| November 4, 2021, 1:55 AM
November 4, 2021, 1:55 AM
EDMONTON — Connor McDavid is the best player in the world. And he’s not even leading his own team in scoring.
Ryan Nugent-Hopkins isn’t sure if he’s streaking or slumping — he hasn’t scored a goal yet, but he’s leading the entire National Hockey League with 13 assists.
The power play has been the NHL’s best for two years running and is killing it again this season at 46.4 per cent through nine games. That unit matched a franchise record by scoring a power-play goal in its ninth-straight game to start the season Wednesday, something this organization has seen twice before, in ’79-’80 and ’86-’87.
You do know who was staffing that power play back in 1986, right? Gretzky, Kurri, Messier, Anderson, Coffey…..
Hall of Famers, all.
Meanwhile, we all quietly thought that Leon Draisaitl’s Hart Trophy interlude two seasons ago was just an interruption of the McDavid hardware train. “C’mon,” you said. “How is that ever going to happen again?”
Well, Draisaitl may just be the second-best player in the game today, as lethal from his spot on the Oilers’ power play as Alex Ovechkin is from his in Washington.
Draisaitl had two goals late in the game against Nashville when he broke in on a two-on-one with Jesse Puljujarvi. An open net awaiting, Draisaitl passed away the hat trick puck, settling for the final assist in a tidy 5-2 win over Nashville.

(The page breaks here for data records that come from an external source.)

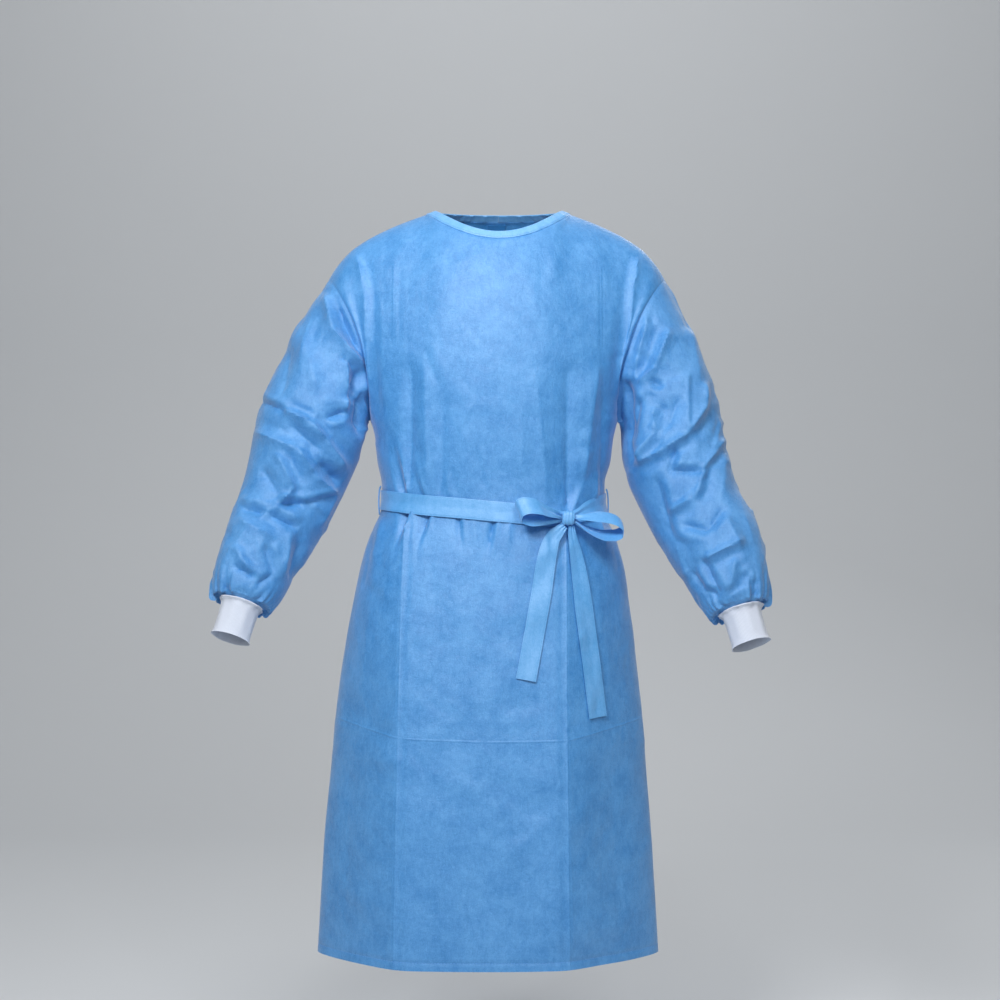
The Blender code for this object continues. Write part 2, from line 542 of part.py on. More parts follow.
# Body. The front is one cut piece, in two solids that meet behind the belt.
panel("upper_front", FRONT, ALL_COLUMNS, BLUE, part=slice(WAIST_ROW, None))
panel("lower_front", FRONT, ALL_COLUMNS, BLUE, part=slice(0, WAIST_ROW + 1))
panel("back_left", BACK, ALL_COLUMNS[:-SHORT_COLUMNS], BLUE, back_layer)
panel("back_right", BACK, ALL_COLUMNS[SHORT_COLUMNS:], BLUE)

# Sleeves and cuffs. Each sleeve is one cut piece, in two solids that meet at the elbow.
for side, word in ((-1, "left"), (1, "right")):
    turn = np.arange(SLEEVE_COLUMNS) * 360 / SLEEVE_COLUMNS
    _, _, knots = sleeve_grid(side, turn, np.array((0.0, 1.0)))
    wrist = knots[-WRIST_SECTIONS:]
    arm = np.linspace(0, wrist[0], ARM_ROWS[side])
    between = (wrist[:-1] + wrist[1:]) / 2
    down = np.concatenate((arm, between[:1], wrist[1:3], between[2:], wrist[3:]))
    grid, gather, _ = sleeve_grid(side, turn, down)
    outward = normals(grid, wrap=True) * side
    folds = SLEEVE_FOLDS[side]
    metres_round = math.radians(ARM_RADIUS)
    lines = np.array([folds["turn0"] * metres_round, folds["down0"] * ARM_LENGTH,
                      folds["turn1"] * metres_round, folds["down1"] * ARM_LENGTH,
                      folds["height"], folds["width"]]).T
    height = ridges(lines, turn[None, :] * metres_round, down[:, None] * ARM_LENGTH)
    fade = smooth(down / FOLDS_FROM_ARMHOLE) * smooth((SLEEVE_FOLDS_END - down) / SLEEVE_FOLDS_FADE)
    height = height * fade[:, None]
    height = height + GATHER_DEPTH * gather[:, None] * np.cos(math.pi * np.arange(SLEEVE_COLUMNS))[None, :]
    grid = grid + outward * height[..., None]
    outward = normals(grid, wrap=True) * side
    for name, rows, ways in (("upper_sleeve_", grid[:ELBOW_ROW + 1], outward[:ELBOW_ROW + 1]),
                             ("lower_sleeve_", grid[ELBOW_ROW:], outward[ELBOW_ROW:])):
        outer = clear_start(rows, 2 * SEAM_GAP)
        shell(name + word, outer, outer - ways * CLOTH, BLUE, wrap=True)

    start, across_axis, ahead, _, _ = arm_section(side, -1)
    axis = unit(np.cross(across_axis, ahead)) * side
    angle = np.linspace(0, 2 * math.pi, CUFF_COLUMNS, endpoint=False)[None, :, None]
    radius = CUFF["radius"][:, None, None]
    spoke = across_axis * np.cos(angle) + ahead * np.sin(angle)
    middle = start + axis * CUFF["along"][:, None, None]
    shell("cuff_" + word, middle + spoke * radius, middle + spoke * (radius - KNIT), WHITE, wrap=True)


# Neck binding: a strip folded over the neck edge, drawn as one thicker band from the panels' edge to
# the open neck, and cut by a notch at the middle of the back. Seen from above it is a ring.
RIGHT_HALF = NECK_SPAN[NECK_SPAN >= 0.5 - TINY]
edge = np.concatenate((upper(BACK, 1 - RIGHT_HALF, np.array((1.0,)))[0],
                       upper(FRONT, NECK_SPAN, np.array((1.0,)))[0, 1:-1],
                       upper(BACK, RIGHT_HALF[::-1], np.array((1.0,)))[0]))
known, known_ways = [], []
columns = np.linspace(0, 1, SEARCH_COLUMNS)[None, :]
for face in (FRONT, BACK):
    spread = to_ridge(face, *np.broadcast_arrays(columns, np.linspace(0.3, 1, SEARCH_ROWS)[:, None]))
    known.append(spread.reshape(-1, 3))
    known_ways.append((normals(spread) * (1 if face == FRONT else -1)).reshape(-1, 3))
known, known_ways = np.concatenate(known), np.concatenate(known_ways)
middle, half, reach = neck_oval(edge[:, 1] < SHOULDER_SEAM_Y, 1.0)
east, north = (edge[:, 0] - middle) / half, (edge[:, 1] - SHOULDER_SEAM_Y) / reach
rows, ways = [], []
for share in (1.0, 0.5, 0.0):
    middle, half, reach = neck_oval(edge[:, 1] < SHOULDER_SEAM_Y, share)
    x, y = middle + half * east, SHOULDER_SEAM_Y + reach * north
    near = np.argmin((known[None, :, 0] - x[:, None]) ** 2 + (known[None, :, 1] - y[:, None]) ** 2, axis=1)
    point, way = known[near], known_ways[near]
    z = point[:, 2] - (way[:, 0] * (x - point[:, 0]) + way[:, 1] * (y - point[:, 1])) / way[:, 2]
    rows.append(np.stack((x, y, z), axis=-1))
    ways.append(way)
rows, ways = np.array(rows), np.array(ways)
rows[0] += unit(rows[1] - rows[0]) * 1.5 * SEAM_GAP
rows[:, 0] += unit(rows[:, 1] - rows[:, 0]) * BINDING_NOTCH
rows[:, -1] += unit(rows[:, -2] - rows[:, -1]) * BINDING_NOTCH
shell("neck_binding", rows + ways * BINDING_PROUD, rows - ways * (CLOTH + BINDING_PROUD), TIE_BLUE)


def at_height(grid, heights):
    """One point on each column of a panel grid, on its own straight edges, at the given heights."""
    z = grid[:, :, 2]
    return np.stack([[np.interp(h, z[:BELT_ROWS, c], grid[:BELT_ROWS, c, i]) for c, h in enumerate(heights)]
                     for i in range(3)], axis=-1)


def belt_middle(face, x):
    """Height of the belt's middle: the front's from its table, the back's rising to meet it."""
    if face == FRONT:
        return through(BELT_FRONT["x"], BELT_FRONT["height"], x)
    ends = BELT_FRONT["height"][[0, -1]]
    return through((BELT_FRONT["x"][0], 0.0, BELT_FRONT["x"][-1]), (ends[0], BELT_BACK_HEIGHT, ends[1]), x)


def overlap_layer(across):
    """Room over the back where its halves overlap, run out again past the outer half's edge."""
    past = 0.5 + BACK_OVERLAP
    return back_layer(across) * smooth((past + LAYER_PAST - across) / LAYER_OUT)


# Belt: a flat band all round the waist, over the panels' folds, narrower where the knot gathers it
grids = {}
belt = {}
for face in (FRONT, BACK):
    grid, outward = folded(face, body_grid(face, ALL_COLUMNS, HEIGHTS, RISES), ALL_COLUMNS)
    grids[face] = grid
    if face == BACK:
        grid = grid + outward * overlap_layer(ALL_COLUMNS)[None, :, None]
    waist = at_height(grid, np.full(len(ALL_COLUMNS), BELT_FRONT["height"].mean()))
    middle = belt_middle(face, waist[:, 0])
    from_knot = abs(waist[:, 0] - KNOT[0]) if face == FRONT else np.full(len(ALL_COLUMNS), 1.0)
    width = BELT_AT_KNOT + (BELT_WIDTH - BELT_AT_KNOT) * smooth((from_knot - KNOT_REACH) / BELT_NARROWING)
    rows = np.array([at_height(grid, middle + width * side / 2) for side in (-1, 0, 1)])
    flat = outward[np.argmin(abs(grid[:, 0, 2] - BELT_FRONT["height"].mean()))]
    flat = unit(flat * np.array((1.0, 1.0, 0.0)))
    belt[face] = (rows, np.broadcast_to(flat, rows.shape))
rows = np.concatenate((belt[FRONT][0], belt[BACK][0][:, -2:0:-1]), axis=1)
flat = np.concatenate((belt[FRONT][1], belt[BACK][1][:, -2:0:-1]), axis=1)
shell("belt", rows + flat * (BELT_CLEAR + CLOTH), rows + flat * BELT_CLEAR, TIE_BLUE, wrap=True)


def ribbon(name, middles, sideways, widths, stuff):
    """Strip of cloth along its middle points, sideways giving the direction of its width."""
    run = np.gradient(middles, axis=0)
    across_way = unit(sideways)
    way = unit(np.cross(run, across_way))
    edges = [middles + across_way * widths[:, None] * side / 2 for side in (-1, 0, 1)]
    rows = np.stack(edges, axis=1)
    way = way[:, None, :]
    return shell(name, rows + way * RIBBON / 2, rows - way * RIBBON / 2, stuff)


# Knot: a small rounded lump of gathered belt, standing on the belt
down = np.linspace(0, math.pi, KNOT_RINGS)[1:-1, None]
turn = np.arange(KNOT_SPOKES)[None, :] * 2 * math.pi / KNOT_SPOKES
ball = np.stack((np.sin(down) * np.cos(turn), np.sin(down) * np.sin(turn), np.cos(down) + 0 * turn), axis=-1)
points = np.concatenate((KNOT + ball.reshape(-1, 3) * KNOT_HALF, [KNOT + (0, 0, KNOT_HALF[2])],
                         [KNOT - (0, 0, KNOT_HALF[2])]))
faces = []
top, bottom, last = len(points) - 2, len(points) - 1, (KNOT_RINGS - 3) * KNOT_SPOKES
for c in range(KNOT_SPOKES):
    n = (c + 1) % KNOT_SPOKES
    for row in range(0, last, KNOT_SPOKES):
        faces.append((row + c, row + KNOT_SPOKES + c, row + KNOT_SPOKES + n, row + n))
    faces += [(c, n, top), (last + n, last + c, bottom)]
finish("bow_knot", points, faces, TIE_BLUE)

# Bow loops: each is one strip, out and round and back to the knot
for name, (row, sideways) in BOW_LOOPS.items():
    at = np.linspace(0, len(row["x"]) - 1, LOOP_ROWS)
    values = np.stack([row[c] for c in ("x", "y", "z", "width")], axis=-1)
    values = through(np.arange(len(values)), values, at)
    ribbon(name, values[:, :3], np.broadcast_to(sideways, (LOOP_ROWS, 3)), values[:, 3], TIE_BLUE)


def on_front(x, z):
    """Point of the front panel's own faces at x and z."""
    grid = grids[FRONT]
    row = np.clip(np.searchsorted(grid[:len(HEIGHTS), 0, 2], z), 1, len(HEIGHTS) - 1)
    low, high = grid[row - 1], grid[row]
    share = (z - low[0, 2]) / (high[0, 2] - low[0, 2])
    y = np.interp(x, low[:, 0], low[:, 1]) * (1 - share) + np.interp(x, high[:, 0], high[:, 1]) * share
    return np.array((x, y, z))


# Tails: the belt's free ends, hanging on the skirt
for name, row in TAILS.items():
    at = np.linspace(0, len(row["x"]) - 1, TAIL_ROWS)
    values = np.stack([row[c] for c in ("x", "z", "width", "off")], axis=-1)
    values = through(np.arange(len(values)), values, at)
    run = np.gradient(values[:, :2], axis=0)
    sideways = unit(np.stack((-run[:, 1], run[:, 0]), axis=-1))
    strips = []
    for side in (-1, 0, 1):
        edge_at = values[:, :2] + sideways * values[:, 2:3] * side / 2
        strips.append([on_front(x, z) - (0, off, 0) for (x, z), off in zip(edge_at, values[:, 3])])
    rows = np.array(strips)
    out = np.array((0.0, -1.0, 0.0)) * RIBBON
    shell(name, rows + out, rows, TIE_BLUE)

# Belt loops: a thread chain at each side seam, over the belt
for word, side, column in (("left", -1, 0), ("right", 1, -1)):
    middles = [belt[FRONT][0][1, column] + (side * off, 0.0, up) for off, up in THREAD_LOOP]
    at = np.linspace(0, len(middles) - 1, THREAD_ROWS)
    middles = through(np.arange(len(middles)), np.array(middles), at)
    run = unit(np.gradient(middles, axis=0))
    spoke = unit(np.cross(run, (0.0, 1.0, 0.0)))
    angle = (np.arange(THREAD_SPOKES) * 2 * math.pi / THREAD_SPOKES)[None, :, None]
    tube = spoke[:, None, :] * np.cos(angle) + np.array((0.0, 1.0, 0.0)) * np.sin(angle)
    solid_tube("belt_loop_" + word, middles[:, None, :] + tube * THREAD_RADIUS, BLUE)

# Neck tab: a short darker strip down the inside of the back, behind its closing
grid, outward = folded(BACK, body_grid(BACK, ALL_COLUMNS, HEIGHTS, RISES), ALL_COLUMNS)


def within_back(values):
    """Values of the back's grid at the tab's places, straight between the grid's own corners."""
    up = [np.stack([np.interp(TAB_RISES, RISES, values[len(HEIGHTS):, c, i]) for i in range(3)], axis=-1)
          for c in range(len(ALL_COLUMNS))]
    up = np.array(up)
    return np.stack([[np.interp(TAB_ACROSS, ALL_COLUMNS, up[:, r, i]) for i in range(3)]
                     for r in range(len(TAB_RISES))]).transpose(0, 2, 1)


rows, ways = within_back(grid), unit(within_back(outward))
behind = CLOTH + TAB_CLEAR
shell("neck_tab", rows - ways * behind, rows - ways * (behind + TAB_CLOTH), TAB_BLUE)
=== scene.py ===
"""Looks of a disposable surgical gown, standing in its worn form with nobody in it.

The gown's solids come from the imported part. Each is replaced here by a thinner piece on the same
form, with the creases that the cloth shows. Metres, +Z up, the front faces -Y. "left" and "right"
are the sides as seen from the front: left is -X.
"""

import math

import bpy
import numpy as np
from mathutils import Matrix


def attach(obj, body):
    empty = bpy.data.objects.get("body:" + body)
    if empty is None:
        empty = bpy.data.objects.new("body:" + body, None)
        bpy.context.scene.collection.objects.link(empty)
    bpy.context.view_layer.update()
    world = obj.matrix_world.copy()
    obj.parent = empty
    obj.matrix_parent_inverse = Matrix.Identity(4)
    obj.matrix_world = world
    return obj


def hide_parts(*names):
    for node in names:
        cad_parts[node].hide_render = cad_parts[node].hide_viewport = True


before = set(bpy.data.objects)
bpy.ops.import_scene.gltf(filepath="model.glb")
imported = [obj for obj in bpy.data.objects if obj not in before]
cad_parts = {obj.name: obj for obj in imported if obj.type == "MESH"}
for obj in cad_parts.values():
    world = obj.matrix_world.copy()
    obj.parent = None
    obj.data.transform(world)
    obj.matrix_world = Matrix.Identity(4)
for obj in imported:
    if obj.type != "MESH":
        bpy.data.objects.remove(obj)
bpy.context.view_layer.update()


# ---- Front panel
# One cut piece of pressed fibre cloth, from the hem to the shoulders. It is sewn to the back halves
# at the sides and shoulders and to the sleeves round the armholes.

CLOTH = 0.0006            # wall of the shown cloth
LOW_STEP, WAIST_STEP = 0.0078, 0.0034   # grid rows on the plain skirt and round the waist
SKIRT_TOP = -0.60
HEM_TURN, HEM_GROOVE = 0.0125, 0.0006
CREASE_HEIGHT = 0.0017
CREST, HOLLOW = 0.012, 0.45   # roundness of a crease, and the depth of the hollow beside it
CHEST_HEIGHT, HEM_HEIGHT = -0.335, -1.176
SHOULDER_SEAM_Y = 0.012
NECK_LEFT, NECK_RIGHT = -0.104, 0.099
NECK_FRONT_REACH, NECK_BACK_REACH = 0.0999, 0.052
BINDING_SIDE, BINDING_FRONT, BINDING_BACK = 0.0140, 0.0065, 0.0100
RIDGE_RISE = 0.024
NECK_SHARE = 0.30
RISES = (0.0, 0.12, 0.25, 0.38, 0.52, 0.66, 0.80, 0.90, 0.96, 1.0)
SEAM_GROOVE, SEAM_REACH = 0.0009, 0.0026
VIEW_DISTANCE, VIEW_HEIGHT, VIEW_SCALE = 3.1, -0.4624, 1937.5
STEP = VIEW_DISTANCE / VIEW_SCALE     # size of one view step at the gown's middle, 1.6 mm
FRONT, BACK = -1, 1


def table(columns, rows):
    """Rows of numbers as a dictionary of named columns."""
    return dict(zip(columns.split(), np.array(rows, float).T))


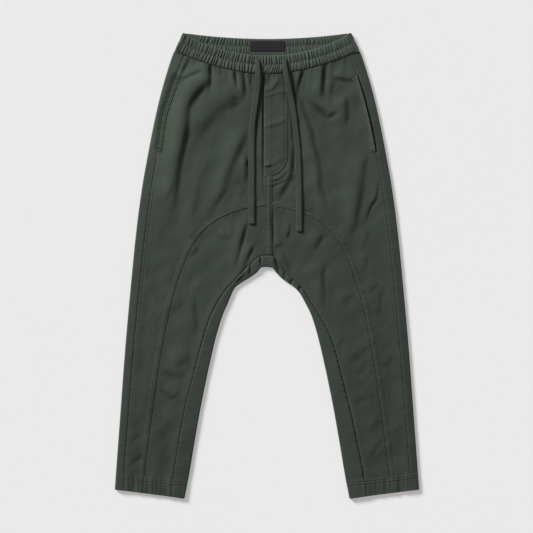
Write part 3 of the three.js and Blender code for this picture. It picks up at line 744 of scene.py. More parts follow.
def shell(name, outer, inner, material, sign=1, wear_and_painted_light=None, weld=False):
    """A closed thin shell over rows of outer points and the inner points behind them.
    Where one row is longer than the next, its extra points end in a free edge."""
    lengths = [len(row) for row in outer]
    starts = np.concatenate([[0], np.cumsum(lengths)])
    quads = []
    for r in range(len(outer) - 1):
        columns = np.arange(min(lengths[r], lengths[r + 1]) - 1)
        a, b = starts[r] + columns, starts[r + 1] + columns
        quads.append(np.stack([a, b, b + 1, a + 1], axis=1))
    quads = np.vstack(quads)
    points = np.vstack([*outer, *inner]) * (sign, 1, 1)
    count = starts[-1]
    sides = np.vstack([quads[:, [i, (i + 1) % 4]] for i in range(4)])
    key = np.sort(sides, axis=1) @ (count, 1)
    found, uses = np.unique(key, return_counts=True)
    rim = sides[np.isin(key, found[uses == 1])]
    rims = np.stack([rim[:, 1], rim[:, 0], rim[:, 0] + count, rim[:, 1] + count], axis=1)
    faces = np.vstack([quads, quads[:, ::-1] + count, rims])
    corners = points[faces]
    volume = sum(np.einsum("ij,ij->", corners[:, 0], np.cross(corners[:, i], corners[:, i + 1]))
                 for i in (1, 2))
    if volume < 0:
        faces = faces[:, ::-1]
    shares = None if wear_and_painted_light is None else np.concatenate([*wear_and_painted_light, *wear_and_painted_light])
    piece = new_piece(name, points, faces, material, shares)
    if weld:
        form = bmesh.new()
        form.from_mesh(piece.data)
        bmesh.ops.remove_doubles(form, verts=form.verts, dist=1e-6)
        form.to_mesh(piece.data)
        form.free()
    return piece


# Creases pressed into the underside: two ends, width and height of each soft ridge
BACK_CREASES = np.array([
    (0.09, 0.40, 0.13, 0.20, 0.009, 0.0011), (0.17, 0.36, 0.20, 0.10, 0.011, 0.0010),
    (0.05, 0.22, 0.14, 0.09, 0.012, 0.0013), (0.10, 0.03, 0.17, -0.05, 0.010, 0.0012),
    (0.20, -0.02, 0.17, -0.12, 0.009, 0.0009), (0.15, -0.17, 0.24, -0.21, 0.012, 0.0012),
    (0.19, -0.30, 0.25, -0.33, 0.011, 0.0008), (0.24, 0.06, 0.26, -0.05, 0.010, 0.0007),
])


def back_height(x, y):
    """Height of the underside's creases over the table."""
    height = np.zeros_like(x)
    for x0, y0, x1, y1, width, rise in BACK_CREASES:
        distance, t = to_segment(x, y, x0, y0, x1, y1)
        height += rise * bell(distance, width) * (0.35 + 0.65 * np.sin(math.pi * t))
    return height


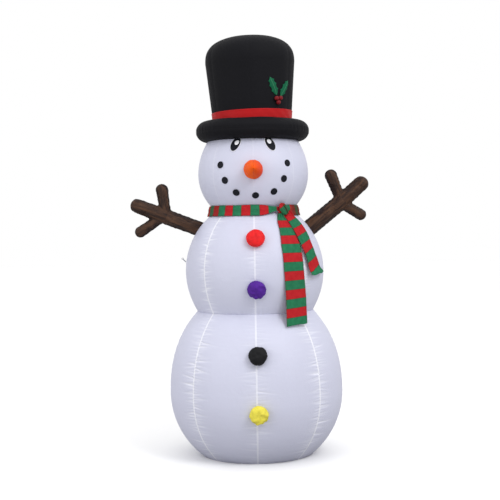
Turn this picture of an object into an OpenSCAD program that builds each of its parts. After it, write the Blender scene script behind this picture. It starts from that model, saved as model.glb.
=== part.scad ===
// Inflatable yard snowman: three nylon balls, a top hat, a scarf, stick arms,
// and the fan, lamps, ballast, zipper and tie points that make it stand.
// Azimuths are measured about +Z, from 0 at the front (-Y), positive towards +X.

/* [Snow balls] */
// Radius of the base ball
base_r = 500; // [460:5:520]
// Height of the base ball's widest ring
base_mid = 370; // [350:5:390]
// Radius of the chest ball
chest_r = 400; // [385:1:410]
// Radius of the head ball
head_r = 318; // [310:1:325]
// Height of the crease between the base and the chest
waist_z = 827; // [815:1:840]
// Height of the crease between the chest and the head
neck_z = 1400; // [1396:1:1404]
// Radius of the flat floor panel
floor_r = 318.5; // [300:0.5:330]
// Wall that stands for the thin nylon skin
wall = 2.5; // [2:0.5:3]

/* [Hat] */
// Distance from the axis to the middle of the stuffed brim
brim_r = 268; // [262:1:272]
// Radius of the stuffed brim's section
brim_tube = 59; // [56:0.5:60]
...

“I’m more than fine giving the puck to someone else to score,” he said. “I love watching other guys score — love scoring myself too — but I just thought he had a better angle.”
No he didn’t. But Puljujarvi, McDavid’s usual right-winger, hadn’t scored in six games.
“I just thought he was in a better spot than me,” insisted Draisaitl.
After Wednesday night, Draisaitl (9-11-20) is the first player to have 20 points in the first nine games of a season since Mario Lemieux back in 2002. Like, who is matching Lemieux records, in 2021?
“The confidence is there right now. I don’t know what else to say,” began Draisaitl, who we can attest likes nothing less than to be sitting on a podium speaking to his own fine play.
So he cut to the chase, finally.
Us writers are here to chronicle every one of these marks, longing for some of those records set by the dynasty Oilers, or Lemieux’s untouchable marks, to fall.
Draisaitl, McDavid, Nugent-Hopkins… They’re averting their eyes when it comes to the early-season accolades.
It’s the big, silver guy at the end of the road they are focused on, and that won’t be contested for months down the road.
“We’re all here to win,” said Draisaitl, a Hart and Art Ross Trophy winner. “Individual stats, individual awards, I’ve been there and I’ve done that. I’m very proud of it, but that’s not why I’m here. That’s not why Connor’s here. That isn’t why anyone is here.
“This start is great for me, for us as a group. But we’re just looking to help the team win, do the little things right, continue to get better. And win.”
As a team the Oilers are now 8-1 after dispatching of the pesky Predators, perched atop the Western Conference, trailing only the two unbeaten clubs — Carolina and Florida — in the league standings.
Good? It’s not going good in Edmonton right now.
It’s going GREAT, as the Oilers’ 8-1 mark matches the 1985-86 team for a franchise record.
It’s all very confusing to the longest-serving Oiler, Nugent-Hopkins, who has never enjoyed anything even resembling this kind of success — or been part of a lineup close to this deep — since the Hockey Gods damned him to a decade of futility here back at that 2011 draft.
Today he’s feasting on apples, yet is goal-starved. Simultaneously streaking and slumping, full and empty all at the same time.
“It’s one of those things, where I have been on streaks, or slumps, like this in my career,” he said, unsure of which he was currently enjoying/enduring. “You just stick with it and you know it will come eventually. I might need one to bounce off of me and go in, but the main thing is that we are winning right now and it is a lot of fun when we are doing that.
“I know it will come… or I think it will come, I am getting less confident in that. You just stick with it and try to make the right play in the situation. When we are winning and people are putting the puck in the net, it doesn’t bother me.”
The Oilers are 15-5 in their past 20 home games, while McDavid has a point in every game this season. He is working on a 17-game scoring streak, going back to last season (12-28-40).
You want depth?
With Devin Shore’s goal — he moved up to replace Derek Ryan as the third-line centre — Edmonton’s third line has a goal in seven of the team’s nine games this season.
It’s going good here, folks. Real good.
If only the playoffs weren’t so far away.